Volkmar Zschocke: Die Staatsregierung stellt sich den Fragen der Zukunft nur inkonsequent und viel zu spät
Rede des Abgeordneten Volkmar Zschocke zum Entwurf des Doppelhaushalts 2017/2018
Gesetzentwürfe der Staatsregierung (Drs 6/5550 und 6/5551)
38. Sitzung des Sächsischen Landtags, 11. August 2016, TOP 1
– Es gilt das gesprochene Wort –
Sehr geehrter Herr Präsident, sehr geehrte Kolleginnen und Kollegen!
der vorgelegte Entwurf verspricht mehr Geld für alle.
Der Finanzminister sagt, alle Zukunftsthemen sind identifiziert und werden deutlich unterstützt.
Was sind eigentlich die zentralen Zukunftsthemen in Sachsen?
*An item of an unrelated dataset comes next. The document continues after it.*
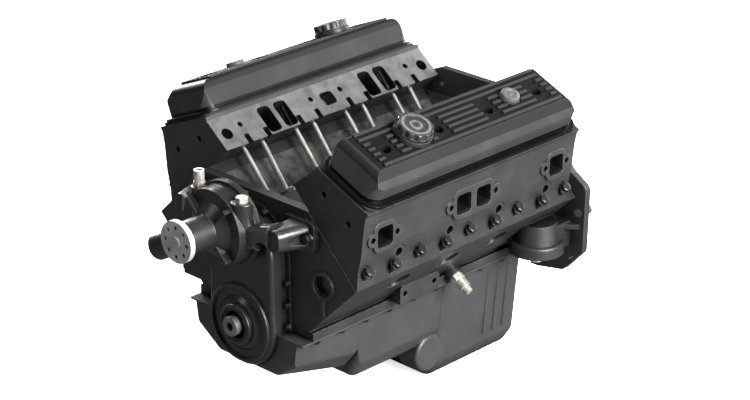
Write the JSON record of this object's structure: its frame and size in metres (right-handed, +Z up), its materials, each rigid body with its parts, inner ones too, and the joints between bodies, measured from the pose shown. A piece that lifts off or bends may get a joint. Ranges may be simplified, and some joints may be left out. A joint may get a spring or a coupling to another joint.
{
  "type": "v8 engine long block",
  "caption": "V engine long block with cylinder heads, ribbed valve covers, front water pump, timing cover and oil pan, built round its crank, cam and valve trains.",
  "frame": {"origin": "on the crank axis at the block's rear face, where a bellhousing bolts on", "axes": "+X to the engine's left bank, +Y along the crank to the rear, +Z up"},
  "size_m": [0.484, 0.694, 0.5367],
  "materials": {
    "black_block": "satin black paint on a rough casting",
    "black_head": "satin black paint on a rough casting",
    "black_sheet": "satin black paint on pressed sheet",
    "black_cover": "black moulded cover",
    "black_pump": "satin black paint on a rough casting",
    "raw_steel": "turned and ground steel",
    "dark_steel": "dark heat-treated steel",
    "zinc": "zinc plated",
    "cast_crank": "as cast with ground journals",
    "piston_alloy": "machined alloy",
    "bearing_metal": "plain grey bearing metal",
    "brass_plug": "pressed brass",
    "gasket_paper": "dark gasket",
    "gasket_steel": "coated steel sheet",
    "seal_rubber": "black rubber",
    "cap_plastic": "black moulded plastic"
  },
  "bodies": {
    "engine": {"bellhousing_dowels": "raw_steel", "breather_plugs": "cap_plastic", "connecting_rods": "dark_steel", "core_plugs": "brass_plug", "cylinder_block": "black_block", "cylinder_head_left": "black_head", "cylinder_head_right": "black_head", "exhaust_valves": "raw_steel", "front_crank_seal": "seal_rubber", "fuel_pump_cover": "dark_steel", "head_bolts": "dark_steel", "head_gaskets": "gasket_steel", "intake_valves": "raw_steel", "knock_sensor": "zinc", "lifters": "raw_steel", "main_bearing_caps": "cast_crank", "main_bearing_shells": "bearing_metal", "main_cap_bolts": "dark_steel", "oil_drain_plug": "zinc", "oil_filter_adapter": "zinc", "oil_pan": "black_sheet", "oil_pan_bolts": "dark_steel", "oil_pan_gasket": "gasket_paper", "oil_pickup": "raw_steel", "oil_pump_body": "cast_crank", "piston_rings": "dark_steel", "pistons": "piston_alloy", "pushrods": "raw_steel", "rear_crank_seal": "seal_rubber", "rear_seal_housing": "black_pump", "rocker_arms": "raw_steel", "rocker_nuts": "zinc", "rocker_studs": "dark_steel", "rod_bolts": "dark_steel", "rod_caps": "dark_steel", "spring_retainers": "raw_steel", "timing_chain": "dark_steel", "timing_cover": "black_sheet", "timing_cover_bolts": "dark_steel", "valve_cover_bolts": "dark_steel", "valve_cover_gaskets": "gasket_paper", "valve_cover_left": "black_cover", "valve_cover_right": "black_cover", "valve_springs": "dark_steel", "water_pump_backplate": "black_sheet", "water_pump_bearing": "bearing_metal", "water_pump_bolts": "dark_steel", "water_pump_fittings": "zinc", "water_pump_housing": "black_pump", "wrist_pins": "raw_steel"},
    "crank": {"crankshaft": "cast_crank", "crank_sprocket": "dark_steel"},
    "cam": {"camshaft": "raw_steel", "cam_sprocket": "dark_steel"},
    "fan_hub": {"water_pump_hub": "raw_steel", "water_pump_rotor": "raw_steel"},
    "oil_drive": {"oil_pump_drive_gear": "raw_steel"},
    "oil_idler": {"oil_pump_idler_gear": "raw_steel"},
    "filler_cap_left": {"oil_filler_cap_left": "cap_plastic"},
    "filler_cap_right": {"oil_filler_cap_right": "cap_plastic"}
  },
  "joints": [
    {"name": "crank_spin", "type": "hinge", "parent": "engine", "child": "crank", "pos_m": [0, -0.25, 0], "axis": [0, 1, 0], "continuous": true, "deforming": ["connecting_rods", "rod_caps", "rod_bolts", "pistons", "piston_rings", "wrist_pins", "timing_chain"]},
    {"name": "cam_spin", "type": "hinge", "parent": "engine", "child": "cam", "pos_m": [0, -0.25, 0.1148], "axis": [0, 1, 0], "continuous": true, "deforming": ["lifters", "pushrods", "rocker_arms", "intake_valves", "exhaust_valves", "valve_springs", "spring_retainers"]},
    {"name": "fan_hub_spin", "type": "hinge", "parent": "engine", "child": "fan_hub", "pos_m": [0, -0.66, 0.173], "axis": [0, 1, 0], "continuous": true},
    {"name": "oil_drive_spin", "type": "hinge", "parent": "engine", "child": "oil_drive", "pos_m": [0.072, -0.029, -0.062], "axis": [-0.2415, 0, 0.9704], "continuous": true},
    {"name": "oil_idler_spin", "type": "hinge", "parent": "engine", "child": "oil_idler", "pos_m": [0.05065, -0.029, -0.06731], "axis": [-0.2415, 0, 0.9704], "continuous": true},
    {"name": "filler_cap_turn_left", "type": "hinge", "parent": "engine", "child": "filler_cap_left", "pos_m": [0.20203, -0.38136, 0.32338], "axis": [0.3907, 0, 0.9205], "range_deg": [0, 90]},
    {"name": "filler_cap_turn_right", "type": "hinge", "parent": "engine", "child": "filler_cap_right", "pos_m": [-0.20203, -0.14496, 0.32338], "axis": [-0.3907, 0, 0.9205], "range_deg": [0, 90]}
  ],
  "couplings": [
    {"joint": "cam_spin", "follows": "crank_spin", "ratio": 0.5},
    {"joint": "oil_idler_spin", "follows": "oil_drive_spin", "ratio": -1}
  ]
}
Ich sehe sechs Herausforderungen:
Erstens:
Schafft es die Regierung, für alle Bereiche der Landesverwaltung künftig noch ausreichend, kompetentes Personal zu finden, um einen funktionierenden, bürgernahen Staat sicherzustellen?
Zweitens:
Wird der Engpass an Arbeitskräften in der sächsischen Wirtschaft überwunden und die technologische Wettbewerbsfähigkeit der Unternehmen gesichert?
Drittens:
Zieht Sachsen die richtigen Konsequenzen aus dem Weltklimagipfel in Paris? Werden die Weichen dafür im Haushalt umgestellt?
Viertens:
Werden der dramatische Verlust von Tier- und Pflanzenarten, zunehmender Flächenverbrauch, Zerstörung von Lebensräumen, Verschmutzung von Luft, Boden und Wasser gestoppt?
Fünftens:
Wird allen Kindern gute Bildung ermöglicht – durch ausreichend qualifiziertes, nicht permanent überlastetes Personal?
Sechstens:
Können alle Menschen, die hier leben und Schutz suchen, in Würde, Freiheit und ohne Angst leben? Wird Respekt für verschiedene Lebensweisen und Toleranz gefördert?
Meine Damen und Herren,
zunächst zum Personal:
Hier soll künftig mehr Geld ausgeben werden. Es bleibt allerdings ein Rätsel, wie der enorme Neueinstellungsbedarf, der durch Altersabgänge bis 2030 entsteht, gedeckt werden soll.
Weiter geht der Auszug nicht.